Here is the simplified code

// flow to split group of lines into lines
  val splitLines = Flow[List[Evt]].mapConcat(list=>list)

// sink to produce kafka records in kafka
val kafkaSink: Sink[Evt, Future[Done]] = Flow[Evt]
    .map(evt=> new ProducerRecord[Array[Byte], String](evt.eventType, evt.value))
    .toMat(Producer.plainSink(kafka))(Keep.right)

val routes = {
    path("ingest") {
      post {
        (entity(as[List[ReactiveEvent]]) & extractMaterializer) { (eventIngestList,mat) =>
            val ingest= Source.single(eventIngestList).via(splitLines).runWith(kafkaSink)(mat)
            val result = onComplete(ingest){
              case Success(value) => complete(s"OK")
              case Failure(ex)    => complete((StatusCodes.InternalServerError, s"An error occurred: ${ex.getMessage}"))
            }
            complete("eventList ingested: " + result)
          }
      }
    }
  }

Could you highlight me what is run in parallel and what is sequential ?

I think the mapConcat sequentialize the events in the stream so how could I parallelize the stream so after the mapConcat each step would be processed in parallel ?

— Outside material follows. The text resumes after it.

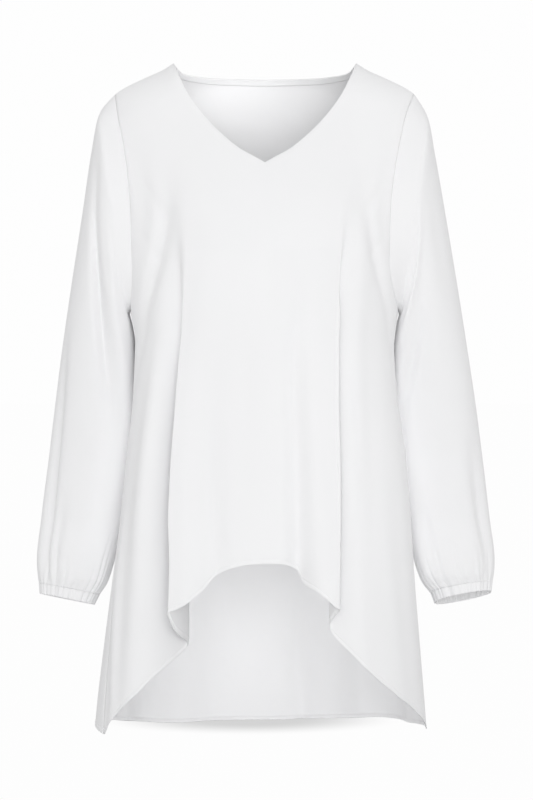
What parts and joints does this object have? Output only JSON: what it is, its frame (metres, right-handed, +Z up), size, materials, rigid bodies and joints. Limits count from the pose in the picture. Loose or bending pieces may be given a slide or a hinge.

Would a simple mapAsyncUnordered be sufficient ? Or should I use the GraphDSL with a Balance and Merge ?


Solution

  • In your case it will be sequential I think. Also you're getting whole request before you start pushing data to Kafka. I'd use extractDataBytes directive that gives you src: Source[ByteString, Any]. Then I'd process it like

    src
      .via(Framing.delimiter(ByteString("\n"), 1024 /* Max size of line */ , allowTruncation = true).map(_.utf8String))
      .mapConcat { line =>
        line.split(",")
      }.async
      .runWith(kafkaSink)(mat)